Den Missbrauch hat der Angeklagte im Prozess bestritten. Er hat nur eingeräumt, Leila an jenem Abend ungezielt aus dem Liegen einen Tritt verpasst zu haben. Er habe seine Ruhe haben wollen. Dieser Version hat das Gericht nicht geglaubt. Auch eine Rechtsmedizinerin hatte angesichts des Verletzungsbildes erhebliche Zweifel geäußert. «Diese Einlassung kann nicht die vielfältigen frischen Verletzungen erklären», sagte Rassier. Dass er das Kind töten wollte, habe der Prozess aber nicht ergeben. Ursprünglich lautete die Anklage auf Totschlag. Verurteilt wurde der Mann aber nun wegen Körperverletzung mit Todesfolge sowie schweren sexuellen Missbrauchs von Kindern.

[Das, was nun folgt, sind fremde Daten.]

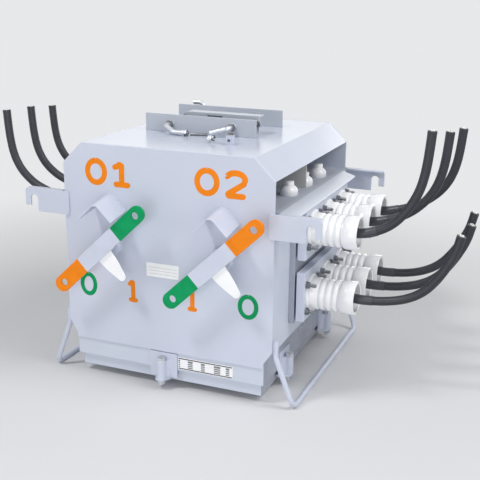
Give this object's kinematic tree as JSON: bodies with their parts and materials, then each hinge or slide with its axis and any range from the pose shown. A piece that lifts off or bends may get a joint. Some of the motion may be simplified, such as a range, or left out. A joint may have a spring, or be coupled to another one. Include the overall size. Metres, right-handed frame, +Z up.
{
  "type": "vacuum load break switch",
  "caption": "Two-way vacuum load break switch: a steel case with hooded hand levers, bushings with stub leads on both sides, hook plates, roof rails and bar legs.",
  "frame": {"origin": "middle of the footprint of the switch, without its leads, on the ground under the leg bars", "axes": "+X to the line side with six bushings, -Y to the front with the levers, +Z up"},
  "size_m": [1.2895, 0.689, 0.6747],
  "materials": {
    "paint": "semi-gloss light grey",
    "tank_paint": "gloss light grey",
    "porcelain": "glazed white",
    "board": "dull grey board",
    "lever_paint": "orange and green halves",
    "pointer_paint": "white",
    "zinc": "galvanised",
    "lead": "satin dark grey"
  },
  "bodies": {
    "case": {"front_plate": "paint", "back_plate": "paint", "roof": "paint", "bulkhead": "board", "tank": "tank_paint", "tank_lid": "tank_paint", "drip_pan": "tank_paint", "rain_lip": "paint", "side_frame": "tank_paint", "upper_bushing_plate": "paint", "lower_bushing_plate": "paint", "load_bushing_plate": "paint", "upper_bushings": "porcelain", "lower_bushings": "porcelain", "load_bushings": "porcelain", "bay_insulators": "porcelain", "hood_left": "paint", "hood_right": "paint", "shaft_bearings": "paint", "front_rail": "paint", "middle_rail": "paint", "back_rail": "paint", "hook_bolts": "zinc", "latch_tube": "tank_paint", "ear_front_left": "paint", "ear_front_right": "paint", "ear_back_left": "paint", "ear_back_right": "paint", "legs": "paint", "pan_clamps": "paint", "lead_upper_front": "lead", "lead_upper_middle": "lead", "lead_upper_back": "lead", "lead_lower_front": "lead", "lead_lower_middle": "lead", "lead_lower_back": "lead", "lead_load_front": "lead", "lead_load_middle": "lead", "lead_load_back": "lead"},
    "left_lever": {"lever_left": "lever_paint", "pointer_left": "pointer_paint", "shaft_left": "zinc"},
    "right_lever": {"lever_right": "lever_paint", "pointer_right": "pointer_paint", "shaft_right": "zinc"}
  },
  "joints": [
    {"name": "left_lever_turn", "type": "hinge", "parent": "case", "child": "left_lever", "pos_m": [-0.1715, -0.2985, 0.364], "axis": [0, 1, 0], "range_deg": [0, 87]},
    {"name": "right_lever_turn", "type": "hinge", "parent": "case", "child": "right_lever", "pos_m": [0.1285, -0.2985, 0.364], "axis": [0, 1, 0], "range_deg": [0, 87]}
  ]
}
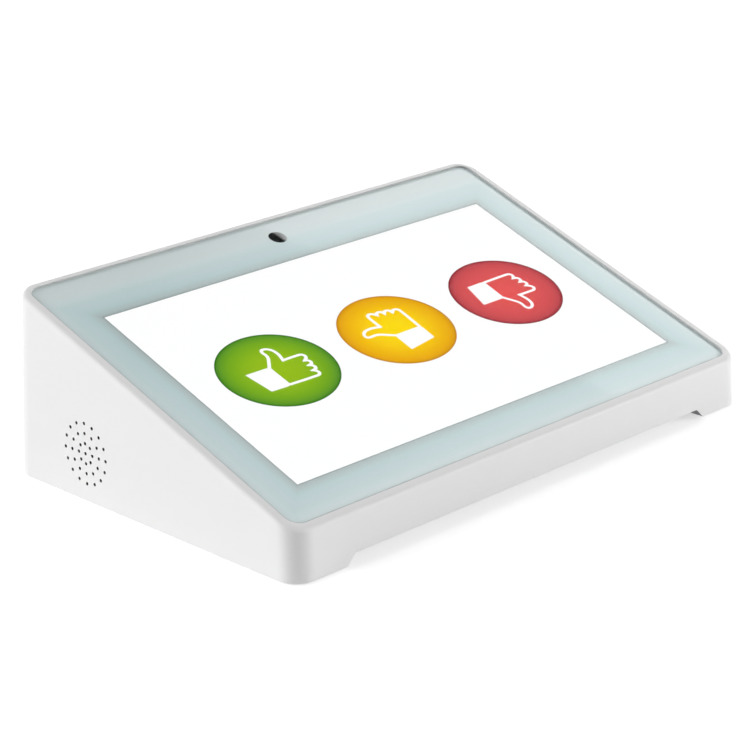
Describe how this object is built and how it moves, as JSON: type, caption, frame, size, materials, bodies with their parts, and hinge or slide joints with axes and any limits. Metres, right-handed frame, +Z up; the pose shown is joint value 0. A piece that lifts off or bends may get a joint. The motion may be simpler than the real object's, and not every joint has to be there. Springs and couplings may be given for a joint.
{
  "type": "customer feedback terminal",
  "caption": "Wedge-shaped tabletop feedback terminal: slanted touch display under flush glass, camera window, side speaker grilles, rear port plate and sprung keys.",
  "frame": {"origin": "middle of the footprint, on the surface the rubber feet stand on", "axes": "+Z up, +X to the user's right, +Y to the rear; the user stands at -Y"},
  "size_m": [0.2732, 0.1798, 0.0839],
  "materials": {
    "white_abs": "fine satin moulded ABS, white",
    "grey_abs": "fine satin moulded ABS, pale grey",
    "clear_glass": "polished toughened glass",
    "border_ink": "pale blue-grey screen print behind glass",
    "black_tape": "black acrylic foam tape",
    "clear_film": "clear conductive film",
    "lcd_glass": "display cell showing a white picture",
    "optical_sheet": "frosted optical sheet",
    "mirror_film": "specular reflector film",
    "plated_steel": "zinc-plated sheet steel",
    "screw_steel": "nickel-plated steel",
    "board_laminate": "green solder mask on glass-fibre laminate",
    "black_plastic": "black moulded plastic",
    "lens_glass": "coated camera lens",
    "speaker_paper": "coated paper cone",
    "magnet_steel": "nickel-plated magnet and yoke",
    "foam": "closed-cell foam",
    "rubber": "matt rubber",
    "ribbon_film": "amber polyimide flat lead",
    "lead_cover": "black insulated lead",
    "white_nylon": "white nylon connector shell",
    "sink_alloy": "extruded aluminium",
    "chip_resin": "black moulded resin",
    "thermal_silicone": "soft grey-blue silicone"
  },
  "bodies": {
    "casing": {"antenna_lead": "lead_cover", "antenna_strip": "board_laminate", "audio_socket": "black_plastic", "base_cover": "white_abs", "base_screws": "screw_steel", "board_plugs": "white_nylon", "board_screws": "screw_steel", "border_print": "border_ink", "camera_board": "board_laminate", "camera_body": "black_plastic", "camera_lens": "lens_glass", "camera_ribbon": "ribbon_film", "camera_ring": "black_plastic", "cover_glass": "clear_glass", "dc_inlet": "black_plastic", "diffuser_sheet": "optical_sheet", "display_board": "board_laminate", "display_frame": "black_plastic", "display_ribbon": "ribbon_film", "display_screws": "screw_steel", "display_straps": "plated_steel", "display_tray": "plated_steel", "glass_tape": "black_tape", "heat_sink": "sink_alloy", "housing": "white_abs", "key_board": "board_laminate", "key_switches": "black_plastic", "lcd_cell": "lcd_glass", "led_strip": "white_nylon", "light_guide": "clear_film", "main_board": "board_laminate", "network_socket": "black_plastic", "port_plate": "grey_abs", "port_screws": "screw_steel", "processor_chip": "chip_resin", "reflector_sheet": "mirror_film", "rubber_feet": "rubber", "speaker_basket_left": "black_plastic", "speaker_basket_right": "black_plastic", "speaker_cone_left": "speaker_paper", "speaker_cone_right": "speaker_paper", "speaker_gasket_left": "foam", "speaker_gasket_right": "foam", "speaker_lead_left": "lead_cover", "speaker_lead_right": "lead_cover", "speaker_magnet_left": "magnet_steel", "speaker_magnet_right": "magnet_steel", "speaker_screws": "screw_steel", "thermal_pad": "thermal_silicone", "touch_board": "board_laminate", "touch_ribbon": "ribbon_film", "touch_sensor": "clear_film", "usb_socket_1": "plated_steel", "usb_socket_2": "plated_steel"},
    "power_button": {"power_key": "white_abs", "power_plunger": "black_plastic"},
    "volume_up_button": {"volume_up_key": "white_abs", "volume_up_plunger": "black_plastic"},
    "volume_down_button": {"volume_down_key": "white_abs", "volume_down_plunger": "black_plastic"}
  },
  "joints": [
    {"name": "power_press", "type": "slide", "parent": "casing", "child": "power_button", "axis": [0, -0.9964, -0.0847], "range_m": [0, 0.0004], "stiffness_N_per_m": 400},
    {"name": "volume_up_press", "type": "slide", "parent": "casing", "child": "volume_up_button", "axis": [0, -0.9964, -0.0847], "range_m": [0, 0.0004], "stiffness_N_per_m": 400},
    {"name": "volume_down_press", "type": "slide", "parent": "casing", "child": "volume_down_button", "axis": [0, -0.9964, -0.0847], "range_m": [0, 0.0004], "stiffness_N_per_m": 400}
  ]
}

Bei der Urteilsbegründung sitzt der 25-Jährige lässig auf seinem Stuhl und sucht immer wieder Blickkontakt zu Zuschauern; derweil verfolgen Leilas Oma und Tante auf der Anklagebank gebeugt und mit abgewandtem Blick die Worte des Richters. Schon beim Gang in den Saal hatten sie ihre Gesichter hinter schwarzen Tüchern vor den Kameras verborgen. Für das Gericht steht auch mit Blick auf die SMS-Nachrichten außer Zweifel, dass sie von den Misshandlungen des Mädchens gewusst haben. Das Kind habe in ihrer Obhut gestanden, sie hätten einschreiten müssen. Deswegen wurden sie wegen Körperverletzung durch Unterlassen zu einer Geld- und einer Bewährungsstrafe verurteilt.

Das letzte Wort dürfte aber noch nicht gesprochen sein. Mehrere Verteidiger kündigten Revision gegen das Urteil an. Sie hatten für den 25-Jährigen maximal fünf Jahre Haft gefordert, für Leilas Oma und die Tante jeweils Freispruch.